Pastor Joshua Scheer is the Senior Pastor of Our Savior Lutheran Church in Cheyenne, Wyoming. He is also the Editor-in-chief of Brothers of John the Steadfast. He oversees all of the work done by Steadfast Lutherans. He is a regular host of Concord Matters on KFUO. Pastor Scheer and his lovely wife Holly (who writes and manages the Katie Luther Sisters) have four children and enjoy living in Wyoming.

Comments

Was the Church of the Old Testament “missional”? — 111 Comments

  1. @Pastor Joshua Scheer #100

    Funny thing…you start this entire thread not by talking about original sin right? You actually have a specific sin in mind that you want to correct….

    get out there and GO Law based evangelism, “every snap of the fingers tells of another soul going to hell”, downplay your identity in order to gain more by bait and switch

    Why the change in heart? Why didn’t you talk about original sin? Why didn’t you proclaim the Gospel alone to change the issue?

    Odd….but once again our actions confess more than our words, eh? 😉

    Matthew Mills

    Seriously: very funny. 🙂

  2. @Mark Louderback #101
    Context Mark – I am not preaching a sermon here. I am offering a chance to discuss something that is in particular affecting our congregations and Synod.
    I try in my sermons to preach the law against both actual sins (fruit) and original Sin (root).
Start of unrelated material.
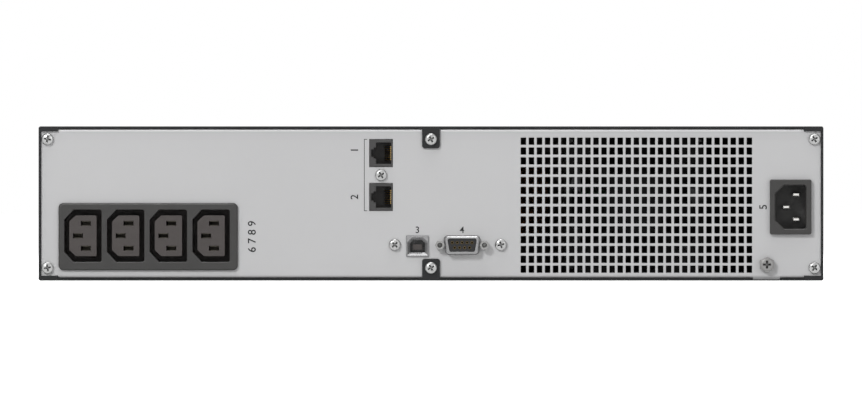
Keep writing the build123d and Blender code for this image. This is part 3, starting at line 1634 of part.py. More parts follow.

    As far as law/gospel – you may want to reread Walther’s book on the matter, and then you could read Galatians again too. They often help me when I start getting things confused (which I confess I do at times).
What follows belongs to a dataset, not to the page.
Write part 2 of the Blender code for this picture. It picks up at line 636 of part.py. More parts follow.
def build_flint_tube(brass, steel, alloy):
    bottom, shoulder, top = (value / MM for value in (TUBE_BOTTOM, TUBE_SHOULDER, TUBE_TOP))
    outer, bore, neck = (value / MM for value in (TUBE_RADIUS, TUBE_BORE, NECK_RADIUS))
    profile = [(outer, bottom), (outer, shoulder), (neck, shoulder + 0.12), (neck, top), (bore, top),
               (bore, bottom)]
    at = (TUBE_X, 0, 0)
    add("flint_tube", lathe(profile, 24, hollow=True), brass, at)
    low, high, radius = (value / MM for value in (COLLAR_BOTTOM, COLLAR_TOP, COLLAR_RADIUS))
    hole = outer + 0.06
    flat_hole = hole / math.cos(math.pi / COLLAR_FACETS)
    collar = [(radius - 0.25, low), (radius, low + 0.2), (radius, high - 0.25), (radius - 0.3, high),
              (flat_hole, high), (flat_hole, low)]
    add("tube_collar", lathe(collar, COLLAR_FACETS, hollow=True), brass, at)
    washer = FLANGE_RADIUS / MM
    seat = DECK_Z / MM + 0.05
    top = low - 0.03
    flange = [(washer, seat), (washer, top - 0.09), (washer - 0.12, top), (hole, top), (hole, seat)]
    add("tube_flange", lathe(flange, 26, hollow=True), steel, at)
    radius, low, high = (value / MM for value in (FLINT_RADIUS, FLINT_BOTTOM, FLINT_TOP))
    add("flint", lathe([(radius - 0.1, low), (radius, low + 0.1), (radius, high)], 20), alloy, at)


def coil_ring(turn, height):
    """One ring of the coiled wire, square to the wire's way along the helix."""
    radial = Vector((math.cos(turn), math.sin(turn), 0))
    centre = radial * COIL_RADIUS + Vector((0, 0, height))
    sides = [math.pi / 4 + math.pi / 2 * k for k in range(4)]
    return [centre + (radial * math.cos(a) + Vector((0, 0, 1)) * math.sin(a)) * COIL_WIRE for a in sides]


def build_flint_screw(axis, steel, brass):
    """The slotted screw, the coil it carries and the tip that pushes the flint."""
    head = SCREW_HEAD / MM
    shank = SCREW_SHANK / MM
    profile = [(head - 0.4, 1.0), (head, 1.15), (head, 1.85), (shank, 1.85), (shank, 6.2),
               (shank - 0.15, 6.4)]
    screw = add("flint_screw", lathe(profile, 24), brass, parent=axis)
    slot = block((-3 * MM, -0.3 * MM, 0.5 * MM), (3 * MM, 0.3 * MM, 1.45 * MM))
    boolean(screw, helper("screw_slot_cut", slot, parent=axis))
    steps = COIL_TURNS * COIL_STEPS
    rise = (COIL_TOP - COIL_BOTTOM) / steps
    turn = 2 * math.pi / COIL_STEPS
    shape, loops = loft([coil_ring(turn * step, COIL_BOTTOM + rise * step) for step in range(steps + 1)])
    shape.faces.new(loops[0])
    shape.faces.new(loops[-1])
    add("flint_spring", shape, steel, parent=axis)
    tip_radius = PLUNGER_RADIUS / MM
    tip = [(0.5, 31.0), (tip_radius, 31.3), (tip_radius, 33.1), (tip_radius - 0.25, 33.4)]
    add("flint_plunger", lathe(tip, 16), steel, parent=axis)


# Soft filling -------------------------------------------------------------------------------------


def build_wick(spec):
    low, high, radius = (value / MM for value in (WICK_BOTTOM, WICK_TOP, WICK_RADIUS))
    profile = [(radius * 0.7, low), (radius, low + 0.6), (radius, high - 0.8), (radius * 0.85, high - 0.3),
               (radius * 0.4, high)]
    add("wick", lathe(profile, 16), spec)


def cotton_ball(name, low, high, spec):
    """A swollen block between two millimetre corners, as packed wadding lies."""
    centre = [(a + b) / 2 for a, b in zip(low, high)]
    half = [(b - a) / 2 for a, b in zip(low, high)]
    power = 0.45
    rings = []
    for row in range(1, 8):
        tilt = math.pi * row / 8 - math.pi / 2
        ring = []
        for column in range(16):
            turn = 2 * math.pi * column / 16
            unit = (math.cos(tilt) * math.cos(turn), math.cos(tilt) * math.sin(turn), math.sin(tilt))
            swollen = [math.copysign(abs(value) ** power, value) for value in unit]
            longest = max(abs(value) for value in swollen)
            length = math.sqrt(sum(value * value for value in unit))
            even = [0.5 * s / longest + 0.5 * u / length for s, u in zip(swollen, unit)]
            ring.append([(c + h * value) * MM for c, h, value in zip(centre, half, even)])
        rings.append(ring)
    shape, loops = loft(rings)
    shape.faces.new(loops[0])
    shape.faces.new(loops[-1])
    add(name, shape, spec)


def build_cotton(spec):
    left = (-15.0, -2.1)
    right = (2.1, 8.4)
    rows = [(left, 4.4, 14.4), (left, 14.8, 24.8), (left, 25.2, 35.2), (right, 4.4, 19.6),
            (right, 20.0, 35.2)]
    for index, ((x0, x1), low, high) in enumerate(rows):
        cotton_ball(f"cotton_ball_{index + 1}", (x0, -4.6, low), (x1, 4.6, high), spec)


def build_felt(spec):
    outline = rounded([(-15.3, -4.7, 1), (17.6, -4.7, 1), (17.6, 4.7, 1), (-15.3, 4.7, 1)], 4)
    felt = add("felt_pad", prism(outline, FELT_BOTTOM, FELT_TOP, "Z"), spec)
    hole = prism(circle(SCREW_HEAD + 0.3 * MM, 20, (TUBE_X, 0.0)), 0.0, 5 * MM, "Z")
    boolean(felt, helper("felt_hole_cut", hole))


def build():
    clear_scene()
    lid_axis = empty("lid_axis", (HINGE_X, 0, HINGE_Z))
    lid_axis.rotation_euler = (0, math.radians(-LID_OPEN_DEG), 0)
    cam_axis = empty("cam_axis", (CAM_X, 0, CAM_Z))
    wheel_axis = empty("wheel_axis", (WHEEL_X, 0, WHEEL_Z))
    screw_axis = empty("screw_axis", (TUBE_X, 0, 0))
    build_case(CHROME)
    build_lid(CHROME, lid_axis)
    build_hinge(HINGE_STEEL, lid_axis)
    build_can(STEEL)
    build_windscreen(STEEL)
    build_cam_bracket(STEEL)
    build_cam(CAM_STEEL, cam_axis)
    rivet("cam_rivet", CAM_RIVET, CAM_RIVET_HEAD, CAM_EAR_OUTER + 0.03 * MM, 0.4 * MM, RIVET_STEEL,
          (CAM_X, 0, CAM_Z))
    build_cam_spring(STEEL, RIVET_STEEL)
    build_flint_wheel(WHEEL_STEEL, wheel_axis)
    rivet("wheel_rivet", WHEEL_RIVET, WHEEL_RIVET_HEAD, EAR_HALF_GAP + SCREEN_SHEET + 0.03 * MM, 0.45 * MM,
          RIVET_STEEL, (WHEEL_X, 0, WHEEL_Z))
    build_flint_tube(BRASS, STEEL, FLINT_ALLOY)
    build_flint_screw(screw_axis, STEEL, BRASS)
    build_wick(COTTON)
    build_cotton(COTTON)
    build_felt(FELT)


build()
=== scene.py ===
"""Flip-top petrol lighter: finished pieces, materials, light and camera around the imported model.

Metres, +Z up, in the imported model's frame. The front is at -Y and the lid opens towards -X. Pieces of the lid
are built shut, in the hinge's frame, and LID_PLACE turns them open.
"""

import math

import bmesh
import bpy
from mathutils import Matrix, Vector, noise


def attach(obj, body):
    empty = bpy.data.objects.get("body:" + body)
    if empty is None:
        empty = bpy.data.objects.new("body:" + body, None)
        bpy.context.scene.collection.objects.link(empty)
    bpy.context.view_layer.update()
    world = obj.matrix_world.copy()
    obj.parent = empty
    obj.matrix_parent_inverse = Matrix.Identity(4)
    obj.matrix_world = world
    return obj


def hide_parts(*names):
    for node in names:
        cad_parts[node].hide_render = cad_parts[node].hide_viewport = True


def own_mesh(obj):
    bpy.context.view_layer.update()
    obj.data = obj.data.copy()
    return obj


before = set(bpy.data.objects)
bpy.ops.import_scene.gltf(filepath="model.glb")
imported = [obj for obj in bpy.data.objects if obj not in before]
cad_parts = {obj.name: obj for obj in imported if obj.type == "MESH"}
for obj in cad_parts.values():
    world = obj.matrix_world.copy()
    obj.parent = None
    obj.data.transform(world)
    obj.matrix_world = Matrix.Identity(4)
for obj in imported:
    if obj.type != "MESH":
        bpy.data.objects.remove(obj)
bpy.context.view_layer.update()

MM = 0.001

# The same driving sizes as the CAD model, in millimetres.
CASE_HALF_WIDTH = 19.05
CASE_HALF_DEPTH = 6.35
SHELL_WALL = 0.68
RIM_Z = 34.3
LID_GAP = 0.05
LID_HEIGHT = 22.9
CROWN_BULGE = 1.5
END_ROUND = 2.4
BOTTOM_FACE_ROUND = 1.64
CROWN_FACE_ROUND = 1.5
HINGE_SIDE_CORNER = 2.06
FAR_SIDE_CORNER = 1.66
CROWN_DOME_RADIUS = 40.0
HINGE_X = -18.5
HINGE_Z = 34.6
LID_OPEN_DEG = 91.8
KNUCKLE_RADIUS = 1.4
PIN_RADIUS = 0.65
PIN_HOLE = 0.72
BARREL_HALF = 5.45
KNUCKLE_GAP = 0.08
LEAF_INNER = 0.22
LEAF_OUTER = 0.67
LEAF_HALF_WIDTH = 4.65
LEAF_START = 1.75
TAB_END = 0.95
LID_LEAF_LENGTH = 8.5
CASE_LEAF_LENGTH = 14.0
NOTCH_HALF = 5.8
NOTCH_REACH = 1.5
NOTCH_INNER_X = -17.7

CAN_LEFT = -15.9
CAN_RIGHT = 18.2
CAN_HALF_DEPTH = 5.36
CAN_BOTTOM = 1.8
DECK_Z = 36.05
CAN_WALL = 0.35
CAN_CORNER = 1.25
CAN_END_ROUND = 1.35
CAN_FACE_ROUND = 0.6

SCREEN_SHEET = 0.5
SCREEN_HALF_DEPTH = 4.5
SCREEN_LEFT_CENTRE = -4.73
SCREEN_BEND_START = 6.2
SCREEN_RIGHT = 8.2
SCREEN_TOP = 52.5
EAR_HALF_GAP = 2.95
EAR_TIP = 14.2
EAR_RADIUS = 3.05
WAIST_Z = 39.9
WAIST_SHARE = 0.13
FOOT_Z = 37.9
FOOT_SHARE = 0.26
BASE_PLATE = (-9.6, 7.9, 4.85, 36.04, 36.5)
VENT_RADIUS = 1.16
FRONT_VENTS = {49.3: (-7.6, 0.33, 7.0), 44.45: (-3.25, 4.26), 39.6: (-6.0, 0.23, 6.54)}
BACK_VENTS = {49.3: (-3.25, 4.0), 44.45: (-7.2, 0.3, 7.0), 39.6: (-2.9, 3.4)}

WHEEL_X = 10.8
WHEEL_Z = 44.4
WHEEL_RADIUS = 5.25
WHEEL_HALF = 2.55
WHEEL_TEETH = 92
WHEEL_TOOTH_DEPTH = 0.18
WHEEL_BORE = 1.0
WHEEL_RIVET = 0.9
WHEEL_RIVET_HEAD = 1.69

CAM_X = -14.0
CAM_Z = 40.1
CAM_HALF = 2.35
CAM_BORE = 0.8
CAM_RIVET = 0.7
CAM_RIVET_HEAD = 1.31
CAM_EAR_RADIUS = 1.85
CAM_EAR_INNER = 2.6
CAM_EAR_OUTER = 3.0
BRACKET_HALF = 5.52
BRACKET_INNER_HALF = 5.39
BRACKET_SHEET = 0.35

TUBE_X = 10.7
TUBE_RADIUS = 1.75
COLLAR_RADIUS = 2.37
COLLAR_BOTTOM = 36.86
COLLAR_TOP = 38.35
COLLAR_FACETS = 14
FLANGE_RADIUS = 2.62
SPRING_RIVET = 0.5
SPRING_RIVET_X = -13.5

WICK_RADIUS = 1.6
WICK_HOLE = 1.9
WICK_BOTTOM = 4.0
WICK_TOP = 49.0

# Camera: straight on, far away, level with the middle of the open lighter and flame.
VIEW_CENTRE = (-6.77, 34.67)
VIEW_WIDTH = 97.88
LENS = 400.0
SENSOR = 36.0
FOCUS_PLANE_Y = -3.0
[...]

    context (like my error of not understanding your context earlier).

  3. @Melancthon #86
    I thought they only wanted to get rid of the building. Didn’t MN North do a similar thing?

    It is my understanding that if the building goes there will be no other space available for LCMS campus ministry on the edge of campus, so the effect will be to shut the college students out, even if the “town” part of the congregation finds room elsewhere.
    ALL of Minnesota paid for that site & building so that there would be an LCMS campus ministry at U of M, not so the board of Minn So could turn a profit by selling it to a developer.
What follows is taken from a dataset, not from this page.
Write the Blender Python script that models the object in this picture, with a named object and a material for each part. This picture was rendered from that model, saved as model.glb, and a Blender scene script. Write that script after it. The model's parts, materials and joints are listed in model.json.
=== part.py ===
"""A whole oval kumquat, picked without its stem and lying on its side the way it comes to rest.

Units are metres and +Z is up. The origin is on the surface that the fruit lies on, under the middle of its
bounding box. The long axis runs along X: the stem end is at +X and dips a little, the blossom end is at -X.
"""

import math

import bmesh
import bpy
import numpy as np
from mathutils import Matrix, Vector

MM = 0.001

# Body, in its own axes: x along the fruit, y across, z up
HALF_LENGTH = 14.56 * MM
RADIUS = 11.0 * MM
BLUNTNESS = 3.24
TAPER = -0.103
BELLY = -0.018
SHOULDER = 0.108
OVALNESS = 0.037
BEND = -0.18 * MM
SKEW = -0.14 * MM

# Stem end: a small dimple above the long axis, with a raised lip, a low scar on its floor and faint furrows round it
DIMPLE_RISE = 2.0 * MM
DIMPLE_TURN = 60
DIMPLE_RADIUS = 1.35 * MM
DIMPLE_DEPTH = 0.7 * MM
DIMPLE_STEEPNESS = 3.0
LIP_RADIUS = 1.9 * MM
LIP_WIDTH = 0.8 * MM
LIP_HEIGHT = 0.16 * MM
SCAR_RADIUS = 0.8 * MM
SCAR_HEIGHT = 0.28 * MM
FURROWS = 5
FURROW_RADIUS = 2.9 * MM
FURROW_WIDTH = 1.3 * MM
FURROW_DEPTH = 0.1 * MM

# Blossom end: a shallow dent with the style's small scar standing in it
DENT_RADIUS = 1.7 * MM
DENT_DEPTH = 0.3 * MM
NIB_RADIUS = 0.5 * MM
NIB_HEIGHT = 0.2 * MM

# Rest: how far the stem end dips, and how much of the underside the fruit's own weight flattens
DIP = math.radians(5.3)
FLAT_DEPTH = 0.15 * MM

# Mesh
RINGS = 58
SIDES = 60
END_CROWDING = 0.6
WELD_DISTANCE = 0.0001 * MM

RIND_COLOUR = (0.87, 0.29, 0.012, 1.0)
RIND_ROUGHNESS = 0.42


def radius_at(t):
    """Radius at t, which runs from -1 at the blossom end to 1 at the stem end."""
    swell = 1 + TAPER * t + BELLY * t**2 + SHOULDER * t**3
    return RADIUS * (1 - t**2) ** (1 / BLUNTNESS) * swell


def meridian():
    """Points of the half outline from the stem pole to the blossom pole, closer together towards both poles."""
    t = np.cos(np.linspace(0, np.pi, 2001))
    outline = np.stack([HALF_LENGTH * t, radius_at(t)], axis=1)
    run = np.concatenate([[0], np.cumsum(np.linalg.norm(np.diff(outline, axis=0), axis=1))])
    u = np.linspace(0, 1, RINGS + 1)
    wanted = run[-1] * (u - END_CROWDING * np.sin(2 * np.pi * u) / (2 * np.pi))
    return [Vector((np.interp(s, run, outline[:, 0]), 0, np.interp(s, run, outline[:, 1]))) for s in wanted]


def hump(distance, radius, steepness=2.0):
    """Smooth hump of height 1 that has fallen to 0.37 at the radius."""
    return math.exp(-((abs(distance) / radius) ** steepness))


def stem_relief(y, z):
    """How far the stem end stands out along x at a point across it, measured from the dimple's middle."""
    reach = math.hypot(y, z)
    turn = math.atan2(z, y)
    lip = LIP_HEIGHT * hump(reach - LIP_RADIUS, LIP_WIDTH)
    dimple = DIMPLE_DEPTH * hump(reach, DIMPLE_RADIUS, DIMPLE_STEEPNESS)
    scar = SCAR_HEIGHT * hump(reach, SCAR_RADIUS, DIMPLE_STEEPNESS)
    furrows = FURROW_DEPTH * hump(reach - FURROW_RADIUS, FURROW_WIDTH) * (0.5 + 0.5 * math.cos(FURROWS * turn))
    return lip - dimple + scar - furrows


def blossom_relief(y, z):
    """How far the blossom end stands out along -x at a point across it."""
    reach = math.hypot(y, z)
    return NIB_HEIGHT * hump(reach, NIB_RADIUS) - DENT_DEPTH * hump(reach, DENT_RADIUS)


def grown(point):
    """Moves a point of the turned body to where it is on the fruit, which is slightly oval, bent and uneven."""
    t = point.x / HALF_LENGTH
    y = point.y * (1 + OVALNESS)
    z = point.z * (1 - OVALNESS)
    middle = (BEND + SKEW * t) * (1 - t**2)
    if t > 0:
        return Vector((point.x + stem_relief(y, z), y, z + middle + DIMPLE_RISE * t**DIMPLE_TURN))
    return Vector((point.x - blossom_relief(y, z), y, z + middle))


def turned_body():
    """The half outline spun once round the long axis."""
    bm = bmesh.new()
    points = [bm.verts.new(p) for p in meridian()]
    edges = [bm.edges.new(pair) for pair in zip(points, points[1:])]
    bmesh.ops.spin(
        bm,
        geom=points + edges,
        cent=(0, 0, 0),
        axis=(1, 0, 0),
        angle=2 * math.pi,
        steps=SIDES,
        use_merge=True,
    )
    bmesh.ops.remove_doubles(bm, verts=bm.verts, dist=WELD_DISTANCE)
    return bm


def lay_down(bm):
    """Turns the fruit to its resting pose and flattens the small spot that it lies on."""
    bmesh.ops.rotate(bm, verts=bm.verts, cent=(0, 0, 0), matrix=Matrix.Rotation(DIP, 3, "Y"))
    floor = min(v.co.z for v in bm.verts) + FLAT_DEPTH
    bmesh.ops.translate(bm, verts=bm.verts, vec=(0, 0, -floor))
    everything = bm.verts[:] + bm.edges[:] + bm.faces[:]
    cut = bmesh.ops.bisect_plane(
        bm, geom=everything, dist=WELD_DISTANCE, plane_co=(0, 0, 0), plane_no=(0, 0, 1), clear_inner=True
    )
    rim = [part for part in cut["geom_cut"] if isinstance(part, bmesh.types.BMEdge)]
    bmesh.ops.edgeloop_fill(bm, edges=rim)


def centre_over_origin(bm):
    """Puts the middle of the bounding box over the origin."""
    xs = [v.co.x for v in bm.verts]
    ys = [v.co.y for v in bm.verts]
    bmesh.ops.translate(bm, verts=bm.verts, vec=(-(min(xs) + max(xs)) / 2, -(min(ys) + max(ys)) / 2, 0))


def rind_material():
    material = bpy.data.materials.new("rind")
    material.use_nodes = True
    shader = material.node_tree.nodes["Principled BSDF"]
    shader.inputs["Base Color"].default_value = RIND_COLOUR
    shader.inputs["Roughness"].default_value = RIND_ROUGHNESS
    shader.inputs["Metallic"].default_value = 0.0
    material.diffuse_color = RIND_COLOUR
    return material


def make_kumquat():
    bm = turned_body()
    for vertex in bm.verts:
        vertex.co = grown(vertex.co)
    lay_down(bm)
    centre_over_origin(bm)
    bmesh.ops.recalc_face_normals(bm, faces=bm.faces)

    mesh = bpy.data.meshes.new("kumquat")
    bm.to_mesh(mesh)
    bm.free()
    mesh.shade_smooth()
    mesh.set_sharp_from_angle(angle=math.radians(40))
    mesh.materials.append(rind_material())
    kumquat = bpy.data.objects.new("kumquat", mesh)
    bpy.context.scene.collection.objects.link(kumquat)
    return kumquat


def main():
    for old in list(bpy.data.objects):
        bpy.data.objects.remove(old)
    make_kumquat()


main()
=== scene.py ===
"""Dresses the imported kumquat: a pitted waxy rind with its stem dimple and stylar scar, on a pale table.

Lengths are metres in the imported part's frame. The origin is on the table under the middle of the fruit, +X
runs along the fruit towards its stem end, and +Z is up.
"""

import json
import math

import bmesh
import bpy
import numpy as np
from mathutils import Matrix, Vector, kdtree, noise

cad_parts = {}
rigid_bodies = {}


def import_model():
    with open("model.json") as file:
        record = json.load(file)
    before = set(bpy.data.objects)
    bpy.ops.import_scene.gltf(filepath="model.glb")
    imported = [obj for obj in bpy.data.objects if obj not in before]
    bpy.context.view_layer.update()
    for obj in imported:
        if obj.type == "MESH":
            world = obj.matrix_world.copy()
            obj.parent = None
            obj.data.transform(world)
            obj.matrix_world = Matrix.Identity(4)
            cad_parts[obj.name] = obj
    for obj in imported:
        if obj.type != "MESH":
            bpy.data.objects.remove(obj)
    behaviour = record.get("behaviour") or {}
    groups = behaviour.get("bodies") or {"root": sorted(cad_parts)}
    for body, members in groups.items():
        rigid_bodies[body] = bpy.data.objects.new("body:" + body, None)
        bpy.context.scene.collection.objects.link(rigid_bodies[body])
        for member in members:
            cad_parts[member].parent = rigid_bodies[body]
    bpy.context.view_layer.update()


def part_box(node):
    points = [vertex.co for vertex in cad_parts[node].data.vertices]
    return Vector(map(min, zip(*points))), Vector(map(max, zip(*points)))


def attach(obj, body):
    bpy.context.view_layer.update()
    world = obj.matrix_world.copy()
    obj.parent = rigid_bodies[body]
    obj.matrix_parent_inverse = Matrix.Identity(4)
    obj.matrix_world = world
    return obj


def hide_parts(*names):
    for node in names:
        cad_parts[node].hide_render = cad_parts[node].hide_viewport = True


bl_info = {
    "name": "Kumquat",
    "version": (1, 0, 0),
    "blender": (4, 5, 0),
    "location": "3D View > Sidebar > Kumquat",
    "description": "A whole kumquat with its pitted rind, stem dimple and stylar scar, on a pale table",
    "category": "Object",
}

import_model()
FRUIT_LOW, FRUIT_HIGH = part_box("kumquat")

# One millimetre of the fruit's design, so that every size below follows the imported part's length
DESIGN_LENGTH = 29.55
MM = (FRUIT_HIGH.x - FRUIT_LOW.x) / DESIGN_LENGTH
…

    [It has also been said (here, I think) that the “town” comes to ULC because of the scarcity of confessional liturgical congregations in MSP. Locals would have to verify for you.]

    Minn No has not been discussed. Please explain that remark.

  4. @Mark Louderback #96
    I do think that this is a lovely defense though: a congregation doesn’t have to be loving—it just has to be liturgical! God does the rest.

    That’s a nice theme…

    It’s your song!

    Nowhere did I say that a congregation shouldn’t also be welcoming [“loving”] and interested in visitors. Despite some complaints about little nests of extended family [Who are you cousin to, coming here?] liturgical congregations can be as welcoming as your own.
    God doesn’t “do the rest” by the way; He does it all!

  5. P.S. I’ve been “shut out” by a CG wannabe, open communion congregation, Mark.
    They can be as “clubby” as any other!

  6. Joshua Scheer,

    Yeah, you are not preaching a sermon….

    But still, it is interesting. How exactly do you get people to change behavior? Hmm? I mean, that is what you ultimately want — you are not just mentioning law-based sermons for kicks. You want pastors to stop preaching like that.

    So how do you get them to change behavior?

    You say that your own sermons contain sections on actual sin — and they need to. Because we are so sinful we rationalize our behavior and think that it is ok. A person can believe in sin, but reject that what they do is sinful.

    So, we have to point that out…and that would include a lack of love for the lost. An apathy of evangelism. Etc.

    But why is the context different? Why, if you want people to change their behavior, would you use a different method in a sermon that you would just posting on a website? It seems to me that the context would not change the way in which you would approach the problem…

    Helen

    Nowhere did I say that a congregation shouldn’t also be welcoming [“loving”] and interested in visitors.

    No. But when I made the suggestion that this is why visitors came to Matthew Mills congregation, I was told this had nothing to do with it.

    So…it lends itself to that interpretation, doesn’t it…

    P.S. I’ve been “shut out” by a CG wannabe, open communion congregation, Mark.
    They can be as “clubby” as any other!

    As long as they have good preaching and a service people like, that doesn’t matter!!! Right?! 🙂

  7. @Mark Louderback #106
    As long as they have good preaching and a service people like,
    that doesn’t matter!!! Right?!

    You are very free with “interpretations”! I don’t think I said that either.
    Maybe you should just read what’s here, instead of “interpreting”?

    Actually, if they “have good preaching and a [Lutheran] service, it may not matter to some people. I have read a whole discussion by self declared “introverts” who were thankful when they could find a church which did not subject them to a lot of questions by a “welcoming committee” or worse, a request by the Pastor to stand and tell the congregation all about themselves after the announcements!
    [If they hadn’t asked to see the Pastor, they did recognize the need for a discreet question to establish eligibility for closed communion.]

  8. In the case of Matthew Mills’ congregation, visitors were looking for liturgical worship and evidently said so. If they were also friendlier, I don’t think it was mentioned.

    If I had to choose, liturgical worship would (does, in fact) outweigh garage bands.
    Friendliness would be a secondary consideration; one does not make good friends instantly.
    (Even coffee is better when it’s brewed.)

  9. @Mark Louderback #106
    Mark-
    Wouldn’t it be better to preach against lack of love for the neighbor instead of lack of love for the lost?

    I understand your points on Gospel motivation and internet posts. Thank you for pointing out the inconsistency. I would like to see a change in behavior, and have not reflected properly Gospel motivation for that. I will throw that idea around more in my head for future posts.

  10. Joshua Scheer,

    It is like anything else. It is one thing to preach against lack of love for the neighbor. It is another thing to preach against lack of love towards blacks.

    A person is perfectly capable of thinking that he needs to love his neighbor while fostering racist attitudes. It is only when the Law comes into to that particular area and convicts him that he will bring change on his behavior.

    Generic sin reaps a generic confession.

    Make sense? That’s how I see the issue.